I have great expectations for No Direction Home, the new festival from the people behind End of the Road. Set in the beautiful grounds of Welbeck Abbey on the edge of Sherwood Forest.
It rains for much of Friday, but that fails to dampen the mood of the festival crowd. The first highlight of the day comes in the shape of Diagrams, the latest project from Sam Genders. The former Tunng frontman’s new project was an instant hit with the crowd, and seemed to coincide with the main stage beginning to fill up. They invested their £15 special effects budget on Poundland balloons, which fill the sky at the finale of their set. The festival has well and truly begun. On the second stage, Best Friends and Wet Nuns play back-to-back. Two great performances, with the former in particular impressing me; they really seem at home on a festival stage.
Meanwhile, on the main stage, Lanterns on the Lake provide a perfect soundtrack to the beautiful surroundings. One of the most anticipated bands of the weekend, Django Django, are up next. Whilst their set goes down well with the crowd, they leave me pretty cold; I was expecting a lot more from them. The joint headliners for the evening are Dirty Three and The Low Anthem. Many people seem to be at the festival just to see Warren Ellis, Mick Turner and Jim White work their magic, and they do not disappoint. Eliis cavorts around the stage like an escapee from a mental institution; a born showman. They are followed by The Low Anthem, who take it down a notch, guaranteeing a perfect end to the first day’s proceedings on the main stage. Over at The Flying Boat Society there is a slight concern that the river will take over, but thankfully the rain relents. Rachael Dadd captivates the crowd with her beautiful musicianship and unassuming stage presence. The night is not over yet as it seems everyone is crammed into the Electric Dustbowl to watch Austra create a real party atmosphere, leaving everyone wanting more. Despite Mother Nature’s best attempts, day 1 is a huge success.

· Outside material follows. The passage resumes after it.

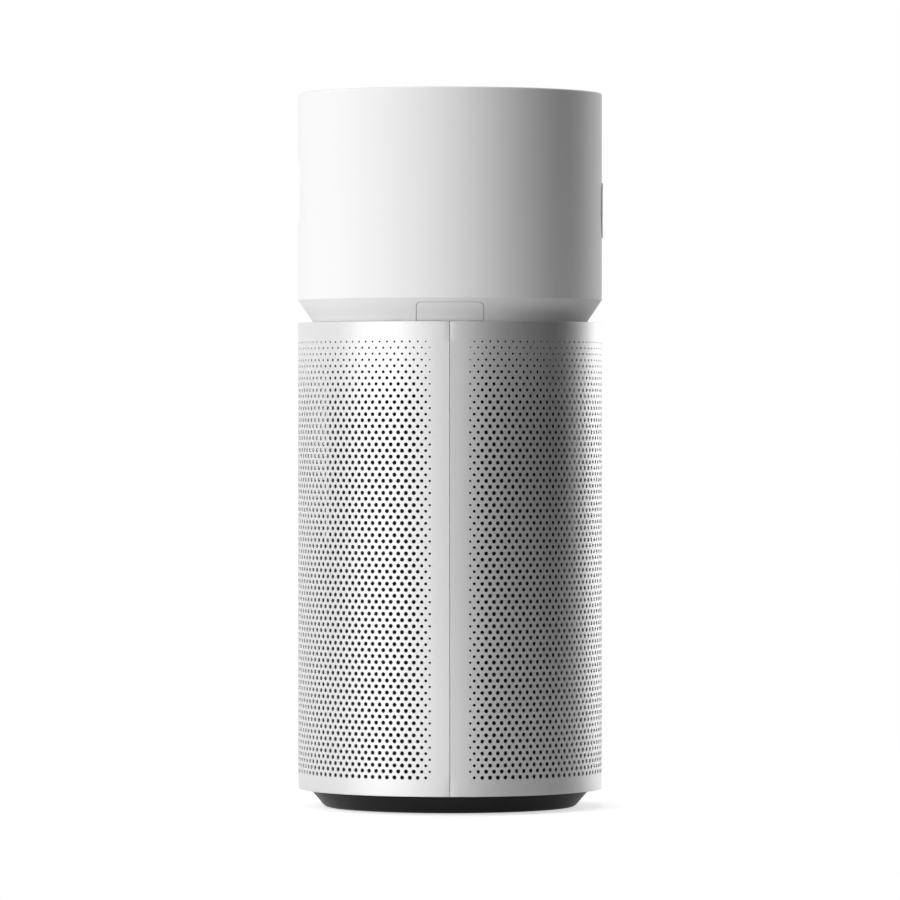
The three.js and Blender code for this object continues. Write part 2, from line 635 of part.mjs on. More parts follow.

Day 2, and the weather seems to be beginning to pick up. The main stage has a run of impressive musicians. The first band I catch today is Liz Green. It is a change for me to see her with a full band, but it certainly works in this environment. Next up is guitar legend Martin Simpson, who gives a virtuoso performance in guitar skills. Euros Child are missing a member and call for a volunteer from the crowd. Their request is answered by a suspiciously familiar face (who may have been studying the Cider Bus too intently!) and they proceed to play an impressive set; dedicating Cavendish Hall to the stately surroundings. Over in the Electric Dustbowl, Leeds born David Thomas Broughton exudes a strong presence on stage; holding the audience in his thrall throughout, if there is any justice in music, he will become a household name.

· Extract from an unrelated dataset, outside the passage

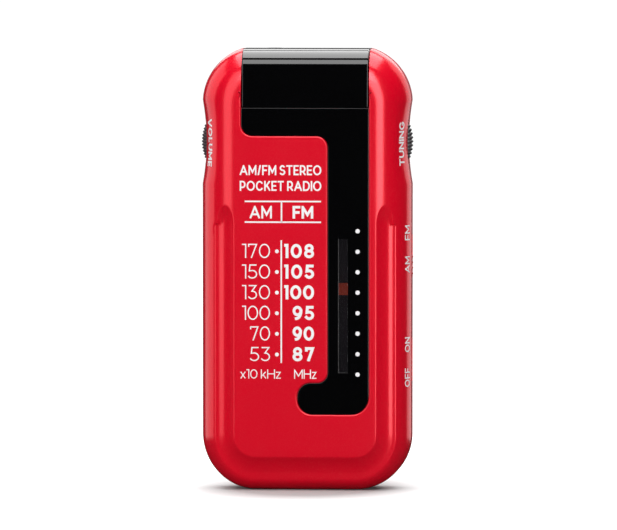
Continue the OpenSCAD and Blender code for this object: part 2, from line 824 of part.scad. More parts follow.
module clip_pin() {
    color("silver") translate([0, clip_pin_y, clip_z]) rotate([0, 90, 0])
        cylinder(clip_w, r = clip_pin_r, center = true);
}

module clip_spring() {
    color("silver") translate([-1.9, clip_pin_y, clip_z]) rotate([0, 90, 0])
        spring(1.4, 1.4, 5, 3.8, 0.22, 12);
}

module case_screws() {
    color("#55565a") for (at = case_screw_at, side = [-1, 1]) difference() {
        union() {
            disc(side * at[0], at[1], screw_r, -5, screw_seat);
            disc(side * at[0], at[1], screw_head_r, screw_seat, screw_seat + 1);
        }
        block([side * at[0] - 1.2, screw_seat + 0.5, at[1] - 0.2], [side * at[0] + 1.2, half_d, at[1] + 0.2]);
        block([side * at[0] - 0.2, screw_seat + 0.5, at[1] - 1.2], [side * at[0] + 0.2, half_d, at[1] + 1.2]);
    }
}

front_shell();
back_shell();
front_cap();
rear_cap();
dial_window();
window_strip();
dial_chassis();
pointer_rail();
dial_pointer();
dial_cord();
idler_pin();
cord_idler();
tuning_wheel();
tuning_spindle();
tuning_screw();
cord_spring();
tuning_capacitor();
volume_wheel();
volume_spindle();
volume_screw();
volume_control();
band_knob();
band_switch();
power_knob();
power_switch();
circuit_board();
board_screws();
radio_chip();
if_transformers();
board_capacitors();
ferrite_rod();
antenna_coil();
rod_holders();
headphone_jack();
battery_cells();
battery_springs();
battery_contacts();
battery_door();
belt_clip();
clip_pin();
clip_spring();
case_screws();
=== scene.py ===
"""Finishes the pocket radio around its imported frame: case, dial window, cap, prints, wheels, knobs,
battery door, belt clip, and a finish for every piece of the works inside."""

import math
from contextlib import contextmanager

import bmesh
import bpy
from bpy.props import FloatProperty, FloatVectorProperty, IntProperty, PointerProperty
from bpy.types import Operator, Panel, PropertyGroup
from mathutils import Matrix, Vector


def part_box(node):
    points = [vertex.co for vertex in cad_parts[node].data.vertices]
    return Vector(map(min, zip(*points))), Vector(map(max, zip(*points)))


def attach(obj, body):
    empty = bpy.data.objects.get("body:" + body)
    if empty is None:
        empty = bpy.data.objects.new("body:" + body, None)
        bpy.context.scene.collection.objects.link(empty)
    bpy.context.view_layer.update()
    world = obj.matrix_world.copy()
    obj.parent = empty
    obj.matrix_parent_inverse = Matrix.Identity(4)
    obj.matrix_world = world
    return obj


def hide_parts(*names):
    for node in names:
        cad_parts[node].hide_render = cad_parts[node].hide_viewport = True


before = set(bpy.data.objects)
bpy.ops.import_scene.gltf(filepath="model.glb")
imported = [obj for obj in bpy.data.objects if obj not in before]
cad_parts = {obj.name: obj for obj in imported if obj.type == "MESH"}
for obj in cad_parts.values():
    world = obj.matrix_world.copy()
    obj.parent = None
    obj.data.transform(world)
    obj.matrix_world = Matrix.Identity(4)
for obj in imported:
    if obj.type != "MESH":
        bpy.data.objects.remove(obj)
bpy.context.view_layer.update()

bl_info = {
    "name": "Pocket Radio Builder",
    "version": (1, 0, 0),
    "blender": (4, 5, 0),
    "location": "View3D > Sidebar > Radio",
    "description": "Builds the finished pieces of a pocket radio around its mechanical frame",
    "category": "Object",
}

MM = 0.001
FULLNESS = 2.17  # exponent of the rim's curve: 2 is an ellipse, more is squarer
CASE_LOW, CASE_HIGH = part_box("front_shell")
HALF_W = CASE_HIGH[0]
HALF_D = -CASE_LOW[1]
BODY_H = CASE_HIGH[2]
WHEEL_LOW, WHEEL_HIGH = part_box("tuning_wheel")
WHEEL_R = (WHEEL_HIGH[2] - WHEEL_LOW[2]) / 2
WHEEL_Z = (WHEEL_HIGH[2] + WHEEL_LOW[2]) / 2
WHEEL_X = (WHEEL_HIGH[0] + WHEEL_LOW[0]) / 2
STRIP_LOW, STRIP_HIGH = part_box("window_strip")
WINDOW_LOW, WINDOW_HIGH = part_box("dial_window")
DOOR_LOW, DOOR_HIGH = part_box("battery_door")
CLIP_LOW, CLIP_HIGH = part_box("belt_clip")
PIN_LOW, PIN_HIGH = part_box("clip_pin")
PIN_Y = (PIN_LOW[1] + PIN_HIGH[1]) / 2
PIN_Z = (PIN_LOW[2] + PIN_HIGH[2]) / 2
WHEEL_FRONT = -2.6 * MM
KNOB_NECK = 2.9 * MM
DOOR_HALF = 14 * MM


# ---- Sizes and colours that can be changed ----


def length(label, text, default):
    return FloatProperty(name=label, description=text, default=default, unit="LENGTH", precision=5)


def colour(label, text, default):
    return FloatVectorProperty(name=label, description=text, default=default, size=3, subtype="COLOR",
                               min=0.0, max=1.0)


class CaseSizes(PropertyGroup):
    rim: length("Rim width", "Width of the rounded rim round the front and back", 9.9 * MM)
    flank_flat: length("Flank flat", "Half width of the flat strip along the flanks", 1.0 * MM)
    base_flat: length("Base flat", "Half width of the flat base", 4.5 * MM)
    shoulder_r: length("Shoulder radius", "Radius of the two shoulders", 15.0 * MM)
    bottom_r: length("Bottom radius", "Radius of the two bottom corners", 14.5 * MM)
    crown: length("Crown", "Rise of the shoulder arcs above the flat top", 0.8 * MM)
    wall: length("Wall", "Thickness of the case walls", 1.8 * MM)
    crease: length("Crease", "Distance of the outer ledge crease from the outline", 3.9 * MM)
    slope: length("Slope foot", "Distance of the foot of the sloped wall from the outline", 6.2 * MM)
    panel: length("Panel edge", "Distance of the raised panel's edge from the outline", 8.8 * MM)
    ledge: length("Ledge depth", "Depth of the ledge below the panel", 1.9 * MM)
    ledge_top: length("Ledge top", "Height at which the ledge ends in an arch", 76.0 * MM)
    arch: length("Arch height", "Height of the arch that ends the ledge", 6.5 * MM)
    scoop: length("Scoop depth", "Depth of the thumb scoops beside the wheels", 1.0 * MM)
    scoop_half: length("Scoop half length", "Half the length of a thumb scoop", 11.0 * MM)
    arc_steps: IntProperty(name="Arc steps", description="Steps in each corner arc", default=26, min=6)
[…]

Despite being distracted by a passing bird, Beth Jeans Houghton and her bunch of ragtag (and temporarily moustached) Hooves of Destiny are one of the best bands of the weekend. Their eclectic musical style and use of a menagerie of instruments prove a huge hit with the revellers. They are followed by Other Lives, but it would seem that today’s real draw is Gruff Rhys. The Super Furry Frontman appears in an orange mac, prompts the audience with a set of handy boards, and makes a huge impression; the Welsh maverick is a true showman and everyone laps it up. The camera-shy Andrew Bird finishes off on the main stage, but I’ve already found a campfire and a pop-up acoustic stage by then.
Trembling Bells start proceedings and coax the sun out of her hiding place, providing a sparkling start on what turns out to be a beautiful day. The Wave Pictures are a band I’ve somehow managed never to see live, which turns out to be my loss as they are pretty damn good. They are followed by a true folk legend. We are quickly mesmerised by the masterful command and aura that surrounds Martin Carthy. Oor Hamlet in particular is a huge hit with the basking Sunday crowd. It’s a pleasure to witness someone of his stature performing live. The Crookes impress in the Electric Dustbowl; producing a typically energetic show. I’ve seen Slow Club on countless occasions, but never with a full band. It really works, especially with the newer material, and it’s great to see them having so much fun.
Former Mercury Award-nominees, The Unthanks, are joined by the award-winning Brighouse and Rastrick Brass Band, and it proves to be a winning combination; a perfect fusion for a hazy Sunday evening. One thing that stands out strongly about No Direction Home is the friendly, family orientated, atmosphere; their collaboration is a big hit with all ages. I just have time to catch the beguilingly quirky and captivating Laura J Martin wrap up proceedings on the Flying Boat Society; there are smiles all round. Many people seem to have made the short trip today to see headliner Richard Hawley, and despite having recently broken his leg in Barcelona, he gives a great performance (even finding time for a cider pit-stop), providing a fitting climax to a wonderful weekend of music. His latest album really seems be capturing the imagination.
A recurring theme throughout the weekend is the wonderful atmosphere, friendly staff and responsible pricing. As I head home, I vow to be in attendance next year.